Le cinéaste s’est alors collé à la parole ouvrière « Je voulais, dit-il, que les gens de la base expriment librement leur propre analyse. Ce sont des gens de conviction ».
Onze ans
Un cinéaste qui veut faire du documentaire le moindrement militant est toujours dans une situation délicate. « Le financement peut être difficile à obtenir à cause d'une prise de position, et des gens n'ont pas voulu témoigner par crainte de représailles ou car les événements furent trop pénibles. « Je me suis investi dans cette démarche à travers des contrats. J’ai tout fait : la recherche, l’écriture, le son, la caméra et le montage. Cela m’a pris 11 ans. Je suis content. Il devrait y en avoir beaucoup plus au Québec, car notre histoire est pleine de luttes avec des gens courageux qui tombent dans l’oubli faute de relais ».
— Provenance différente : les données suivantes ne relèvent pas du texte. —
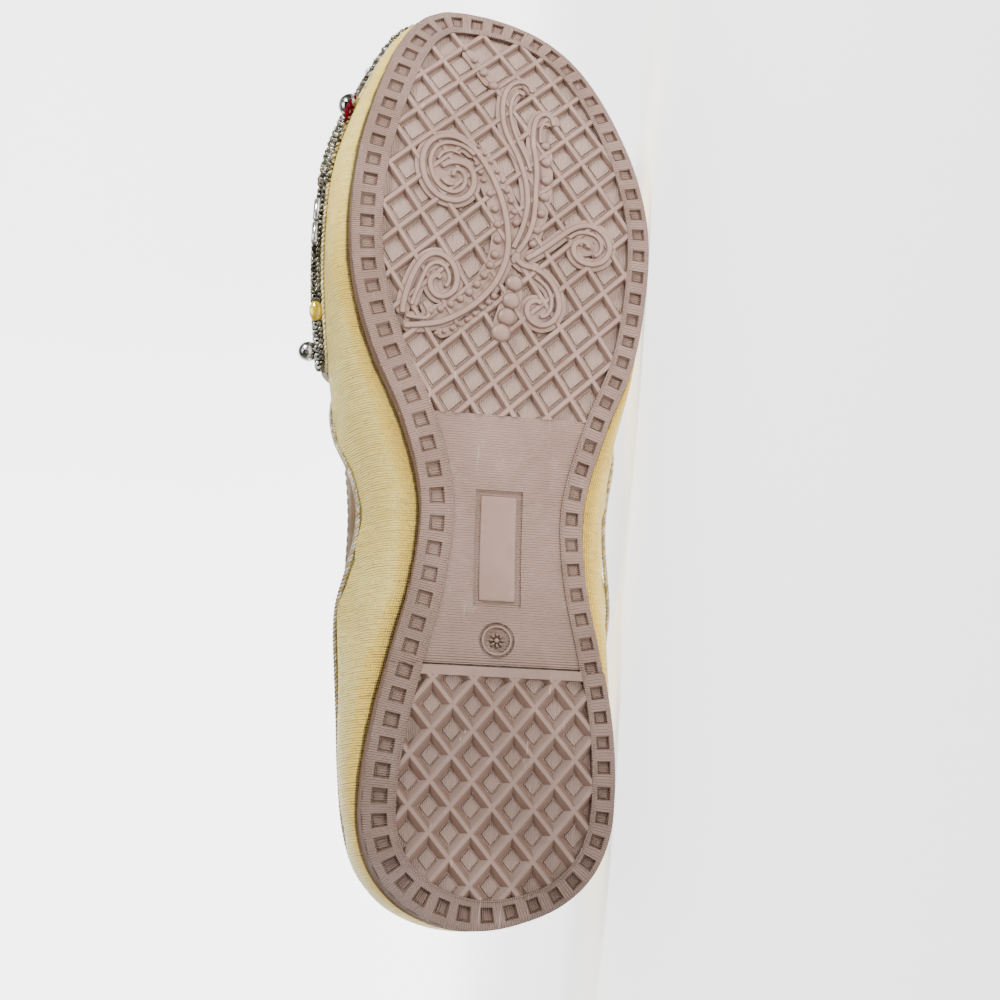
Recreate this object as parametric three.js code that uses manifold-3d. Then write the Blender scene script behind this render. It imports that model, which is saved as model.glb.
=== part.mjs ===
// A left mojari shoe: moulded rubber outsole, fabric upper with a beaded vamp, footbed and collar facing.
// The shoe is drawn with X from heel to toe, +Y to the lateral side and +Z up, then laid on its side.

import * as THREE from "three";
import { mergeVertices } from "three/addons/utils/BufferGeometryUtils.js";
import Module from "manifold-3d";

const wasm = await Module();
wasm.setup();

// Driving dimensions, in millimetres

const SOLE_LENGTH = 242;
const BALL_WIDTH = 78;
const INSTEP_HEIGHT = 46;
const BACK_HEIGHT = 52;
const TOE_SPRING = 14;
const SEAT_THICKNESS = 8.6;
const SPRING_START = 0.68 * SOLE_LENGTH;
const UPPER_WALL = 2.2;
const FACING_WALL = 1.2;
const FOOTBED_THICKNESS = 2.6;
const PANEL_THICKNESS = 1.5;
const CLEARANCE = 0.3;

const HEEL_BREAST = 0.252 * SOLE_LENGTH;
const FOREFOOT_START = 0.506 * SOLE_LENGTH;
const HEEL_STEP = 1.2;
const ARCH_RISE = 1.6;
const EDGE_ROUND = 0.6;

const RIM_MEDIAL = 8;
const RIM_LATERAL = 5.8;
const PIT_PITCH = 6.1;
const PIT_DEPTH = 1.1;
const PIT_MEDIAL = 3.9;
const PIT_LATERAL = 3.3;
const PIT_FLOOR = 0.8;

const CELL_LENGTH = 11.9;
const CELL_WIDTH = 9.9;
const RIB_WIDTH = 1.5;
const CELL_DEPTH = 1.5;
const CELL_FLOOR = 0.77;

const SHANK_RECESS = 0.4;
const GROOVE_DEPTH = 0.6;
const GROOVE_WIDTH = 1.4;
const PLATE_LENGTH = 29;
const PLATE_WIDTH = 11.8;
const RING_RADIUS = 4.4;
const ROSETTE_RADIUS = 1.85;
const PLATE_X = 0.374 * SOLE_LENGTH;
const RING_X = 0.28 * SOLE_LENGTH;
const SHANK_CENTRE = 0.015 * BALL_WIDTH;
const BAR_WIDTH = 3;
const HEEL_LATTICE = { x: 0.14 * SOLE_LENGTH, y: 0.006 * BALL_WIDTH, turn: 0 };
const FOREFOOT_LATTICE = { x: 0.62 * SOLE_LENGTH, y: 0.013 * BALL_WIDTH, turn: THREE.MathUtils.degToRad(7) };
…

Étienne Langlois est un musicien qui a développé une passion pour le cinéma. « J’ai découvert en tant qu’artiste, soutient-il, qu’il est possible de faire l’art avec un film d’archives. En ajoutant les archives des gens, les photos, les vidéos, il est possible de façonner un film entre l’historique et le personnel. Les archives deviennent un personnage. Je pense entre autres au travail de Serge Giguère dans son film Les lettres de ma mère. Il a réussi de façon originale et attachante à jouer avec des éléments créatifs et de les mettre ensemble. C’est une dimension importante de mon film ».